>> Begin

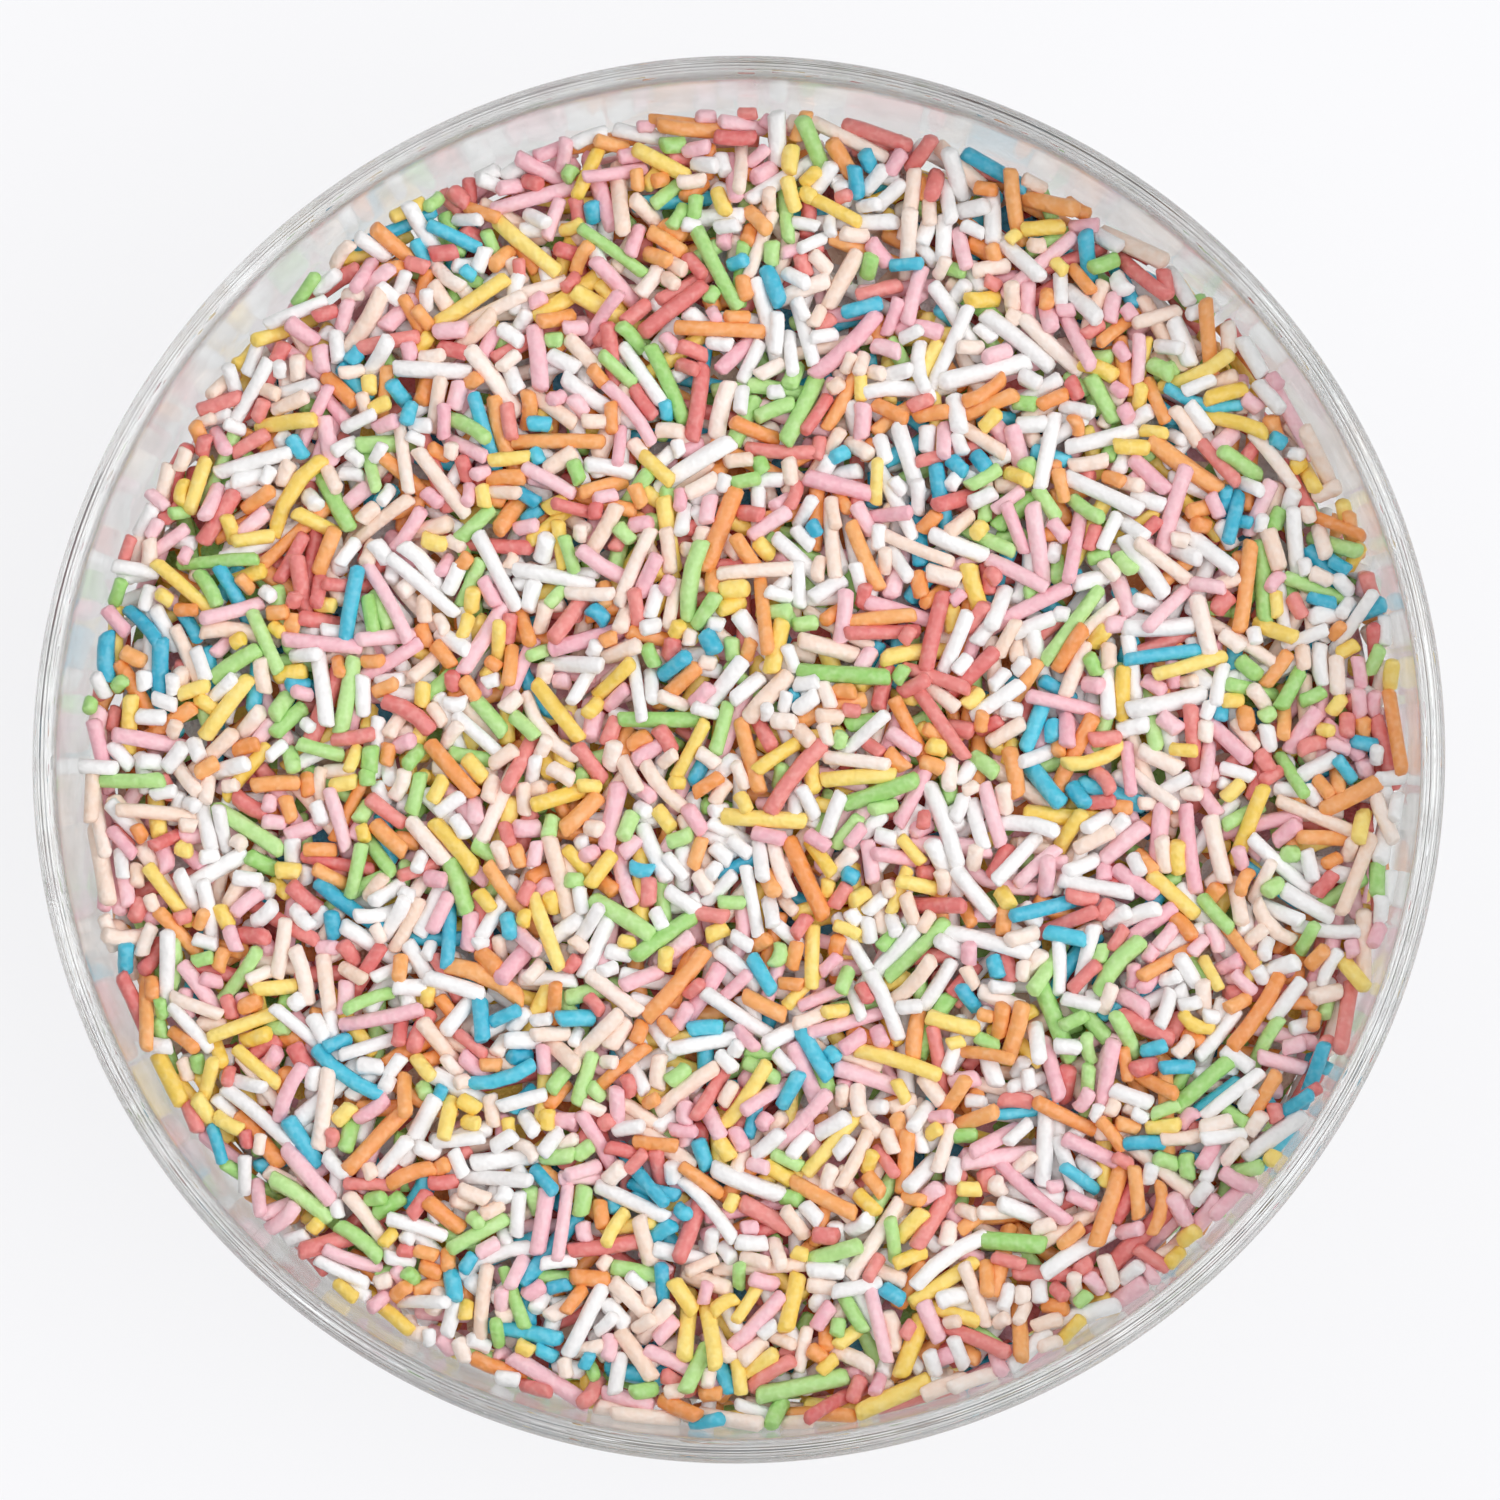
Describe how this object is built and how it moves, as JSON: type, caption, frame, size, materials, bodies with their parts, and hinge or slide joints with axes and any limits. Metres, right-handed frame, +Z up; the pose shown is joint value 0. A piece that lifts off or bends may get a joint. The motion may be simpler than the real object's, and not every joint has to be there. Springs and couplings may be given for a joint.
{
  "type": "bowl of sprinkles",
  "caption": "Small clear glass bowl with a rounded rim and a low foot ring, filled almost to the mouth with loose sugar strand sprinkles in mixed pastel colours.",
  "frame": {"origin": "centre of the foot ring, on the surface that the bowl stands on", "axes": "+Z up along the bowl's axis, +X to the picture's right, and -Y towards the picture's bottom edge, from where the camera looks down"},
  "size_m": [0.1, 0.1, 0.045],
  "materials": {
    "clear_glass": "clear, smooth and polished, with a rounded mouth",
    "mixed_sugar": "opaque sugar paste strands with a soft satin glaze, in white, pale pink, coral, orange, yellow, green and blue"
  },
  "bodies": {
    "root": {"bowl": "clear_glass", "sprinkles": "mixed_sugar"}
  },
  "joints": []
}
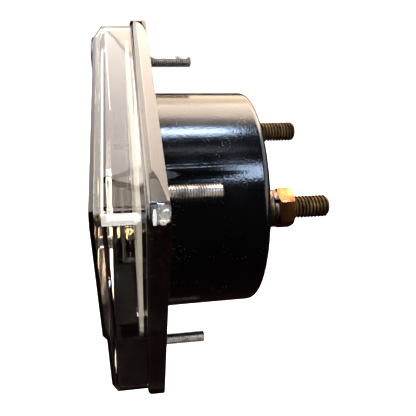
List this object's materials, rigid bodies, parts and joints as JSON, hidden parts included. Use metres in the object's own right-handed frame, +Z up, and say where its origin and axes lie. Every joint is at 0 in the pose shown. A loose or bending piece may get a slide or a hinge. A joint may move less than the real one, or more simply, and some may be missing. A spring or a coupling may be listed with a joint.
{
  "type": "analog panel meter",
  "caption": "Square clear-fronted analog panel meter with a black lower band, round black rear case, threaded mounting studs and brass terminals.",
  "frame": {"origin": "centre of the four mounting studs, on the panel plane where the frame's back face meets the panel", "axes": "+X right as seen from the front, +Y from the dial to the terminals, +Z up"},
  "size_m": [0.0728, 0.052, 0.062],
  "materials": {
    "clear_acrylic": "clear moulded acrylic, lightly scuffed",
    "black_moulding": "black moulded styrene",
    "black_screw": "black moulded nylon",
    "black_case": "glossy black moulding with dust",
    "zinc_steel": "zinc plated, threaded",
    "terminal_brass": "tarnished, threaded",
    "washer_brass": "tarnished",
    "washer_steel": "dull plated",
    "nut_brass": "brushed, tarnished on some flats",
    "inner_brass": "stamped",
    "inner_steel": "plated",
    "black_steel": "blackened",
    "soft_iron": "turned",
    "red_wire": "insulated lead",
    "blue_wire": "insulated lead",
    "dial": "white enamelled sheet with printed scale",
    "spring_bronze": "rolled strip",
    "pointer_aluminium": "black painted",
    "bare_aluminium": "folded strip",
    "copper_winding": "enamelled copper wire"
  },
  "bodies": {
    "meter_body": {"front_cover": "clear_acrylic", "lower_mask": "black_moulding", "case": "black_case", "mounting_studs": "zinc_steel", "terminal_left": "terminal_brass", "terminal_right": "terminal_brass", "terminal_washer": "washer_brass", "spring_washer": "washer_steel", "terminal_nut": "nut_brass", "solder_tags": "inner_brass", "lead_left": "red_wire", "lead_right": "blue_wire", "dial_plate": "dial", "dial_screws": "inner_steel", "pointer_stops": "black_steel", "movement_plate": "inner_steel", "movement_screws": "inner_steel", "yoke_ring": "soft_iron", "yoke_screws": "inner_steel", "core_magnet": "soft_iron", "core_bar": "inner_brass", "front_bridge": "black_steel", "front_bridge_screws": "inner_steel", "rear_bridge": "inner_brass", "rear_bridge_screws": "inner_steel", "jewel_screw_front": "inner_brass", "jewel_screw_rear": "inner_brass", "jewel_nut_front": "inner_brass", "jewel_nut_rear": "inner_brass", "hairspring_rear": "spring_bronze", "rear_anchor": "inner_brass"},
    "adjuster": {"zero_adjuster": "black_screw"},
    "zero_arm_set": {"zero_arm": "black_steel", "hairspring_front": "spring_bronze"},
    "moving_coil": {"pointer": "pointer_aluminium", "balance_weights": "inner_brass", "coil_former": "bare_aluminium", "coil_winding": "copper_winding", "spindle_front": "inner_steel", "spindle_rear": "inner_steel"}
  },
  "joints": [
    {"name": "pointer_swing", "type": "hinge", "parent": "meter_body", "child": "moving_coil", "pos_m": [0, 0.008, -0.0095], "axis": [0, 1, 0], "range_deg": [0, 90], "stiffness_Nm_per_rad": 0.000015},
    {"name": "zero_adjust", "type": "hinge", "parent": "meter_body", "child": "adjuster", "pos_m": [0, -0.0123, -0.02], "axis": [0, 1, 0], "range_deg": [-45, 45]},
    {"name": "zero_arm_swing", "type": "hinge", "parent": "meter_body", "child": "zero_arm_set", "pos_m": [0, -0.0087, -0.0095], "axis": [0, 1, 0], "range_deg": [-4.3, 4.3]}
  ],
  "couplings": [
    {"joint": "zero_arm_swing", "follows": "zero_adjust", "ratio": 0.095}
  ]
}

>> End

### Do this
Quote every line of the data, word for word.

### Expected answer
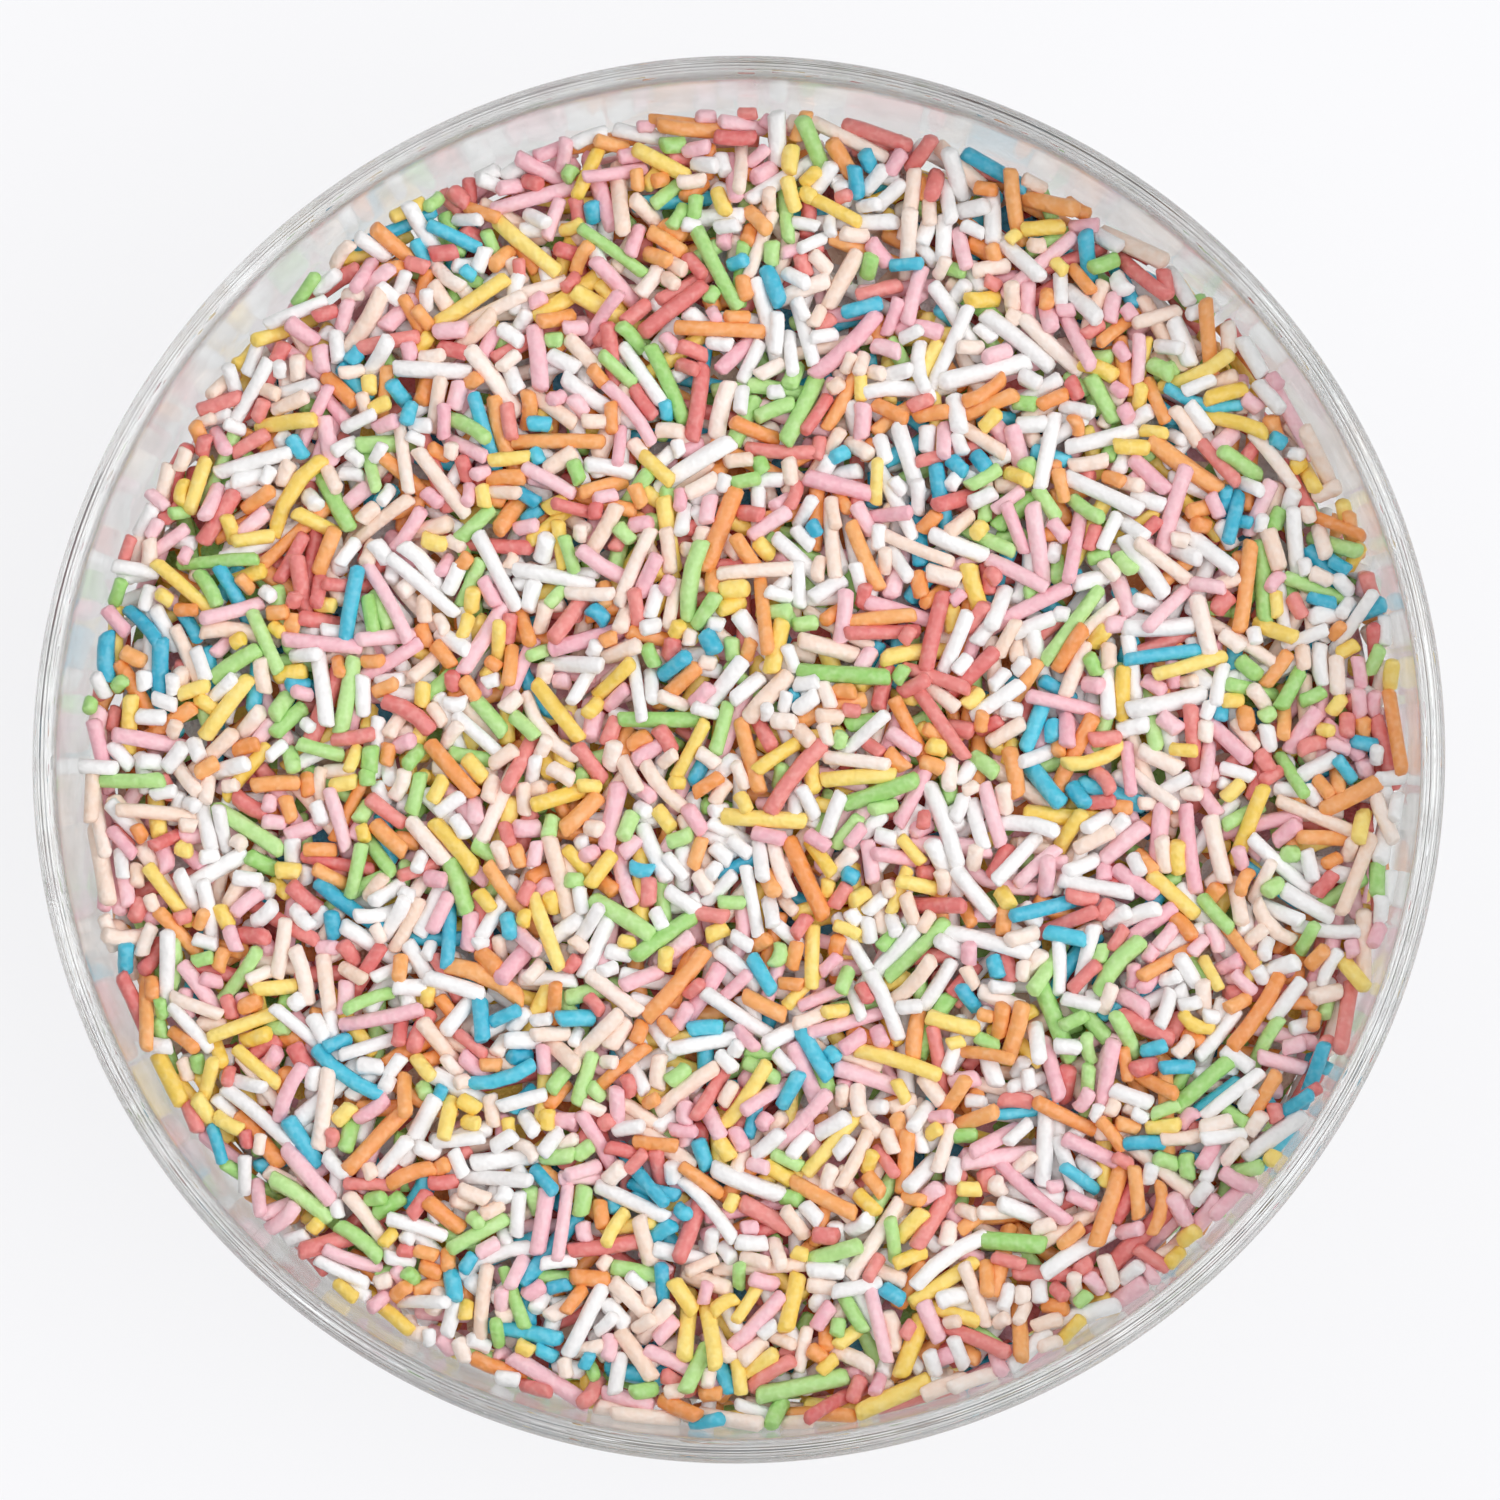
Describe how this object is built and how it moves, as JSON: type, caption, frame, size, materials, bodies with their parts, and hinge or slide joints with axes and any limits. Metres, right-handed frame, +Z up; the pose shown is joint value 0. A piece that lifts off or bends may get a joint. The motion may be simpler than the real object's, and not every joint has to be there. Springs and couplings may be given for a joint.
{
  "type": "bowl of sprinkles",
  "caption": "Small clear glass bowl with a rounded rim and a low foot ring, filled almost to the mouth with loose sugar strand sprinkles in mixed pastel colours.",
  "frame": {"origin": "centre of the foot ring, on the surface that the bowl stands on", "axes": "+Z up along the bowl's axis, +X to the picture's right, and -Y towards the picture's bottom edge, from where the camera looks down"},
  "size_m": [0.1, 0.1, 0.045],
  "materials": {
    "clear_glass": "clear, smooth and polished, with a rounded mouth",
    "mixed_sugar": "opaque sugar paste strands with a soft satin glaze, in white, pale pink, coral, orange, yellow, green and blue"
  },
  "bodies": {
    "root": {"bowl": "clear_glass", "sprinkles": "mixed_sugar"}
  },
  "joints": []
}
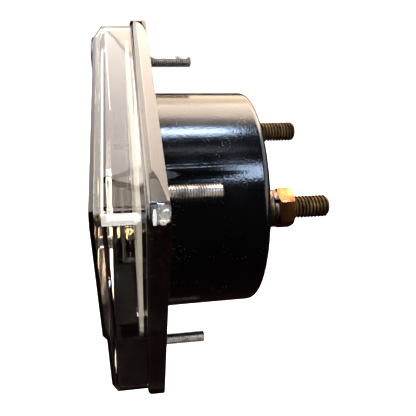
List this object's materials, rigid bodies, parts and joints as JSON, hidden parts included. Use metres in the object's own right-handed frame, +Z up, and say where its origin and axes lie. Every joint is at 0 in the pose shown. A loose or bending piece may get a slide or a hinge. A joint may move less than the real one, or more simply, and some may be missing. A spring or a coupling may be listed with a joint.
{
  "type": "analog panel meter",
  "caption": "Square clear-fronted analog panel meter with a black lower band, round black rear case, threaded mounting studs and brass terminals.",
  "frame": {"origin": "centre of the four mounting studs, on the panel plane where the frame's back face meets the panel", "axes": "+X right as seen from the front, +Y from the dial to the terminals, +Z up"},
  "size_m": [0.0728, 0.052, 0.062],
  "materials": {
    "clear_acrylic": "clear moulded acrylic, lightly scuffed",
    "black_moulding": "black moulded styrene",
    "black_screw": "black moulded nylon",
    "black_case": "glossy black moulding with dust",
    "zinc_steel": "zinc plated, threaded",
    "terminal_brass": "tarnished, threaded",
    "washer_brass": "tarnished",
    "washer_steel": "dull plated",
    "nut_brass": "brushed, tarnished on some flats",
    "inner_brass": "stamped",
    "inner_steel": "plated",
    "black_steel": "blackened",
    "soft_iron": "turned",
    "red_wire": "insulated lead",
    "blue_wire": "insulated lead",
    "dial": "white enamelled sheet with printed scale",
    "spring_bronze": "rolled strip",
    "pointer_aluminium": "black painted",
    "bare_aluminium": "folded strip",
    "copper_winding": "enamelled copper wire"
  },
  "bodies": {
    "meter_body": {"front_cover": "clear_acrylic", "lower_mask": "black_moulding", "case": "black_case", "mounting_studs": "zinc_steel", "terminal_left": "terminal_brass", "terminal_right": "terminal_brass", "terminal_washer": "washer_brass", "spring_washer": "washer_steel", "terminal_nut": "nut_brass", "solder_tags": "inner_brass", "lead_left": "red_wire", "lead_right": "blue_wire", "dial_plate": "dial", "dial_screws": "inner_steel", "pointer_stops": "black_steel", "movement_plate": "inner_steel", "movement_screws": "inner_steel", "yoke_ring": "soft_iron", "yoke_screws": "inner_steel", "core_magnet": "soft_iron", "core_bar": "inner_brass", "front_bridge": "black_steel", "front_bridge_screws": "inner_steel", "rear_bridge": "inner_brass", "rear_bridge_screws": "inner_steel", "jewel_screw_front": "inner_brass", "jewel_screw_rear": "inner_brass", "jewel_nut_front": "inner_brass", "jewel_nut_rear": "inner_brass", "hairspring_rear": "spring_bronze", "rear_anchor": "inner_brass"},
    "adjuster": {"zero_adjuster": "black_screw"},
    "zero_arm_set": {"zero_arm": "black_steel", "hairspring_front": "spring_bronze"},
    "moving_coil": {"pointer": "pointer_aluminium", "balance_weights": "inner_brass", "coil_former": "bare_aluminium", "coil_winding": "copper_winding", "spindle_front": "inner_steel", "spindle_rear": "inner_steel"}
  },
  "joints": [
    {"name": "pointer_swing", "type": "hinge", "parent": "meter_body", "child": "moving_coil", "pos_m": [0, 0.008, -0.0095], "axis": [0, 1, 0], "range_deg": [0, 90], "stiffness_Nm_per_rad": 0.000015},
    {"name": "zero_adjust", "type": "hinge", "parent": "meter_body", "child": "adjuster", "pos_m": [0, -0.0123, -0.02], "axis": [0, 1, 0], "range_deg": [-45, 45]},
    {"name": "zero_arm_swing", "type": "hinge", "parent": "meter_body", "child": "zero_arm_set", "pos_m": [0, -0.0087, -0.0095], "axis": [0, 1, 0], "range_deg": [-4.3, 4.3]}
  ],
  "couplings": [
    {"joint": "zero_arm_swing", "follows": "zero_adjust", "ratio": 0.095}
  ]
}